The Mountain Partnership was set up as a “Partnership type-2”in the framework of the Johannesburg World Summit on Sustainable Development as a voluntary alliance with the objective of creating a platform for cooperation among all states, organisations and NGOs interested in sustainable mountain protection. The legal basis for its establishment are Article 13 of Agenda 21 and Article 42 of the Johannesburg Action Plan. It currently includes 50 governments, 16 intergovernmental organizations and 143 major groups (e.g. civil society, NGOs and the private sector) including the Alpine Convention. Its Secretariat is hosted by The Food and Agriculture Organization of the United Nations (FAO) in Rome (IT).
Each year on 11 December, the Permanent Secretariat of the Alpine Convention celebrates International Mountain Day by organizing the cultural-literary festival “Reading mountains”.
European Environment Agency
In 2012, a partnership agreement was signed between the European Environment Agency (EEA) and the Permanent Secretariat of the Alpine Convention. This is being implemented via two-year work programmes. A close cooperation is pursued in data collection and data sharing, contributions to publications, networking and dissemination of activities. The latter aims at fostering exchanges between European transnational regions and mountain conventions on environmental observation and information. In this sense, the EEA collects and harmonizes national data and is supported herein by the EIONET network (European Environmental Information and Observation Network).

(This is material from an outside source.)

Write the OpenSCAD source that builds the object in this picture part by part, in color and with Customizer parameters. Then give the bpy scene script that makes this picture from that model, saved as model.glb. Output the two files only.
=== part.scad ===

The Permanent Secretariat of the Alpine Convention is actively involved in the Climate Adaptation Platform Climate-ADAPT, which is maintained by the EEA. The manifold, common topics, with a focus of climate change, and the need of data sharing makes the cooperation with the EEA and EIONET particularly important.
Forest Europe Process
In 2009 the Permanent Secretariat of the Alpine Convention obtained observer status to the Forest Europe Process.